The crowd gradually warms to the idea and Tevye and Golde, then Motel and Tzeitel, join in dancing. The wedding proceeds with great joy. Suddenly, the military presence in the town, along with the constable, arrive and begin a pogrom, the “demonstration” which he had earlier warned Tevye was coming. The constable stops the attack on the wedding celebration after Perchik is wounded in the scuffle with the tsar’s men; however, he allows the men to continue destroying property in the village. Tevye and the immediate family stand still, until Tevye angrily orders them to clean up instead of standing around. Tevye silently asks why God allowed this to happen to them.

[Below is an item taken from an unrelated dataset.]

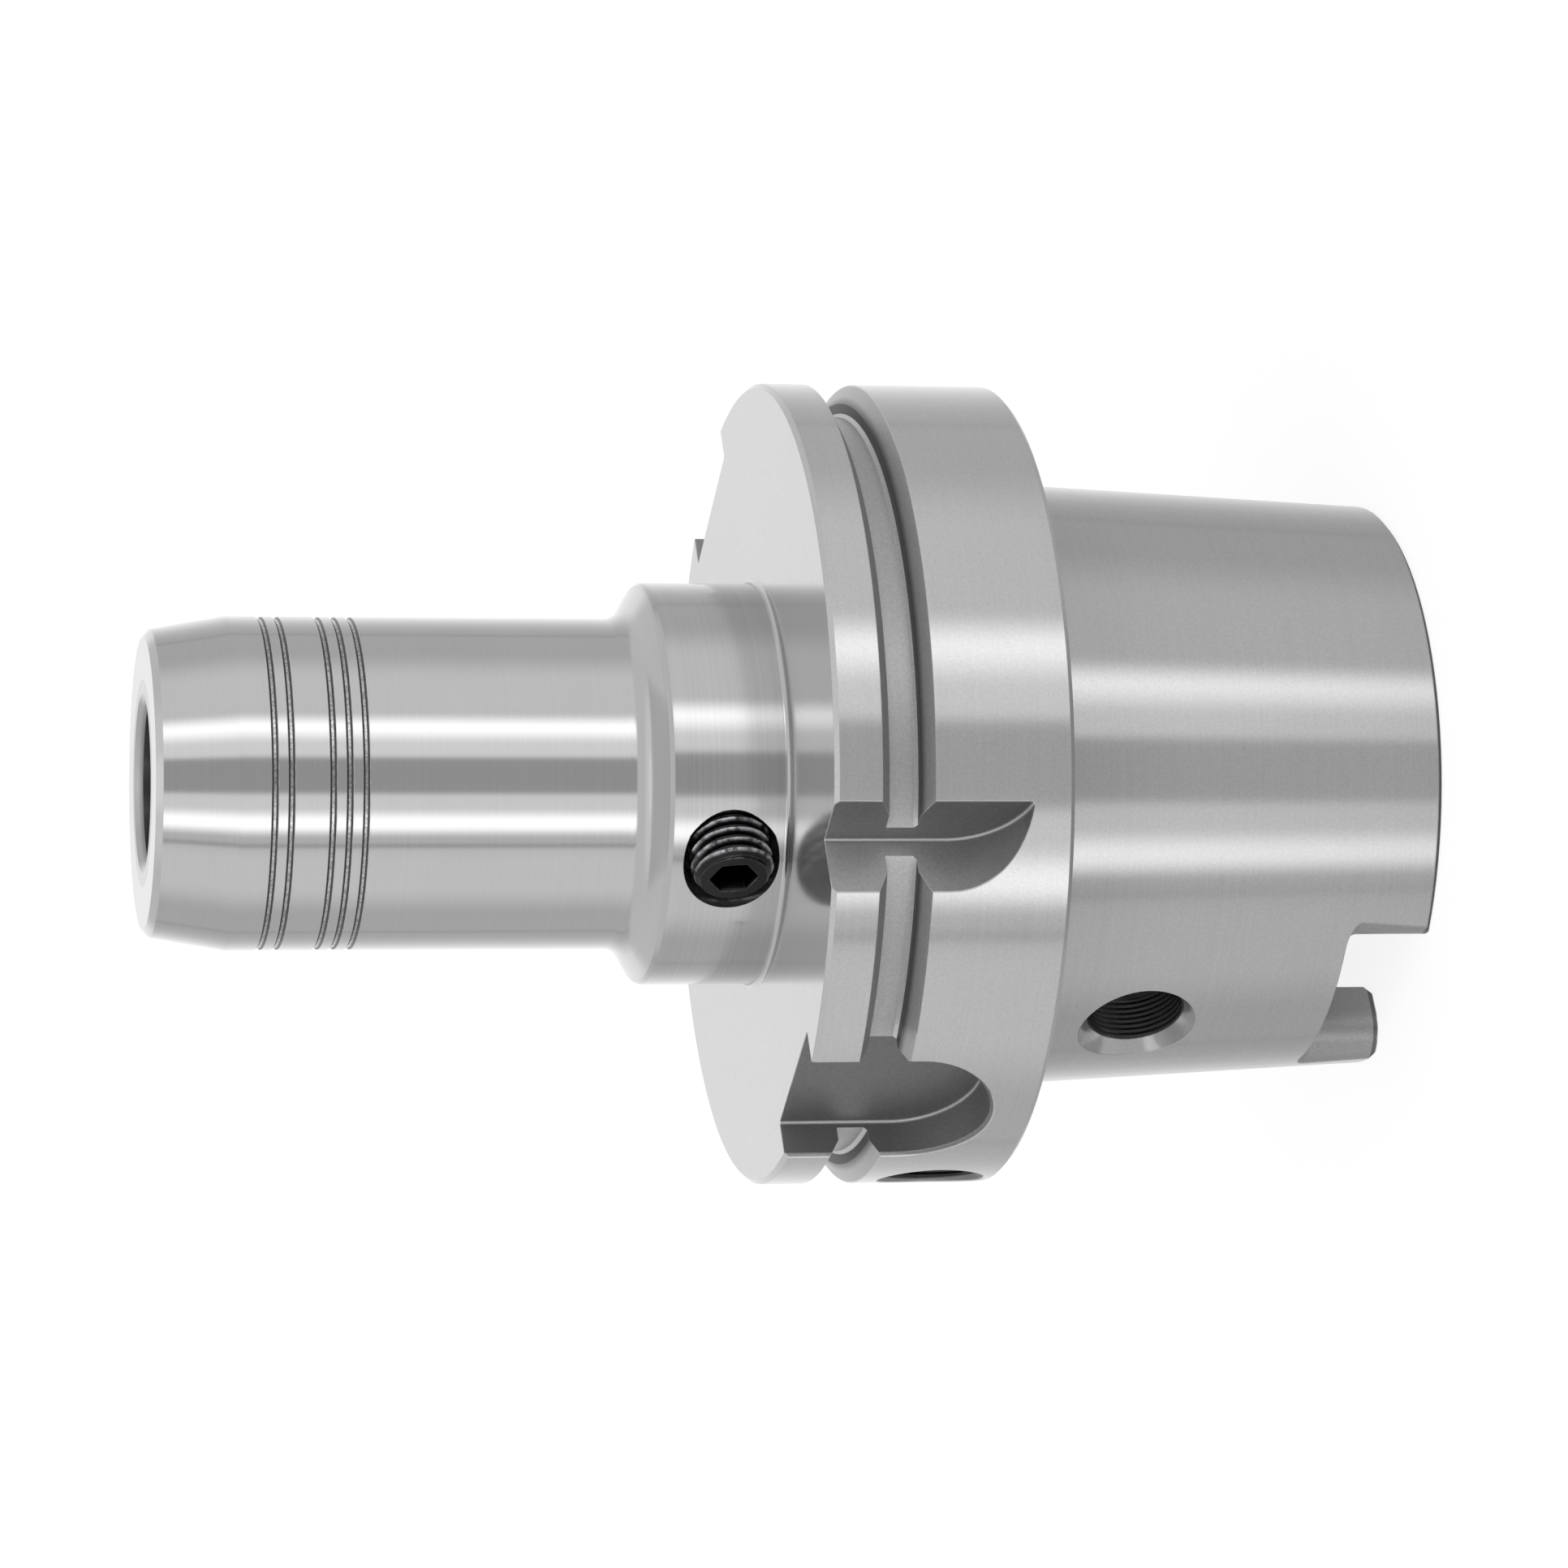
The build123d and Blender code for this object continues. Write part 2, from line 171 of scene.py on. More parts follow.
grey_walls, low_walls = 0.55, 0.78
zones = {
    "ceiling": (0.28, 0.45, 0.68), "overhead": (0.80, 0.94, 0.80), "zenith": (0.97, 0.995, 0.93),
    "floor_glow": (-0.33, -0.55, 0.45), "underfoot": (-0.85, -0.95, 0.22),
}
side_panels = [(180, 32, 20, 0.97), (125.5, 1.8, 1.2, 0.48), (66, 24, 14, 0.77)]
near_panels = [
    (6, 14, 1.5, 0.41), (27, 9, 2.5, 0.93), (39, 6, 6, 1.65),
    (-17, 10, 2.5, 0.87), (-27.5, 6, 5, 1.65), (-43.5, 1.6, 1.6, 0.42),
]
upward = way.outputs["Z"]
light = hang(grey_walls, either_side, side_panels)
light = maths(tree, "MULTIPLY", light, ramp(tree, upward, -0.31, -0.23, low_walls, 1.0))
light = hang(light, turn, near_panels)
for starting, full, brightness in zones.values():
    light = blend_values(tree, ramp(tree, upward, starting, full), light, brightness)
path = tree.nodes.new("ShaderNodeLightPath")
soft_fill, white_background = 0.75, 1.0
strength = blend_values(tree, path.outputs["Is Glossy Ray"], soft_fill, light)
strength = blend_values(tree, path.outputs["Is Transmission Ray"], strength, light)
strength = blend_values(tree, path.outputs["Is Camera Ray"], strength, white_background)
air = place(tree, "ShaderNodeBackground", {"Color": (1, 1, 1, 1), "Strength": strength})
tree.links.new(air.outputs[0], tree.nodes.new("ShaderNodeOutputWorld").inputs["Surface"])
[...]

Months later, Perchik prepares to leave Anatevka for the revolution. He proposes to Hodel, and she accepts. When they tell Tevye, he is furious that they have decided to marry without his permission, but he again relents because they love each other. Tevye tells Golde his reasons for consenting to their daughter’s marriage, which leads them to re-evaluate their own arranged marriage. Tevye and Golde ultimately realize that, despite having been paired by a matchmaker, they do love each other.
Weeks later, Perchik is arrested in Kiev and is exiled to Siberia. Hodel decides to join him there. She promises Tevye that she and Perchik will be married under a canopy. Meanwhile, Tzeitel and Motel become parents, and the latter finally buys the sewing machine for which he has long scrimped and saved.
Tevye’s third daughter Chava falls in love with a Russian Orthodox Christian named Fyedka. Tevye tells Chava to be distant friends with Fyedka, because of the difference in their religions. When Chava eventually works up the courage to ask Tevye’s permission to marry Fyedka, Tevye tells her that marrying outside the family’s faith is against tradition. He forbids her from having any contact with Fyedka or from even mentioning his name. The next morning, Fyedka and Chava elope and are married in a Russian Orthodox church.
Golde learns of the marriage when she meets up with the priest. When a grief-stricken Golde tells Tevye about the marriage, he tells her that Chava is dead to the family and that they shall forget her altogether. Chava asks Tevye to accept her marriage. In a soliloquy, Tevye concludes that he cannot accept Chava marrying a non-Jew. He accuses her of abandoning the Jewish faith and disowns her.
One winter day, the Jews of Anatevka are notified that they have three days to leave the village or be forced out by the government. Tevye, his family and friends begin packing up to leave, heading for various parts of Europe, Israel, and the United States.
Yente, the Matchmaker, plans to emigrate to Jerusalem, and says goodbye to Golde with an embrace before departing. Lazar plans to emigrate to Chicago, to live with his former brother in law, whom he detests, but “a relative is a relative”. Lazar and Tevye share one last embrace before departing.
Tevye receives letters from Hodel mentioning that she is working hard while Perchik stays in the Siberian prison. It is hoped that when Perchik is released, they will join the others in the United States. Chava and her husband Fyedka come to Tevye’s house and tell the family that they are leaving for Kraków in Galicia, being unable to stay in a place that would force innocent people out. Tevye shows signs of forgiving Chava by murmuring under his breath “And God be with you”, silently urging Tzeitel to repeat his words to Chava. Golde calls out to Chava and Fyedka, telling them where they will be living in New York with a relative.
The Constable silently watches as the mass evacuation of Anatevka takes place. The community forms their circle at a crossroad one last time before scattering in different directions. Tevye spots the fiddler and motions to him to come along, symbolizing that even though he must leave his town, his traditions will always be with him.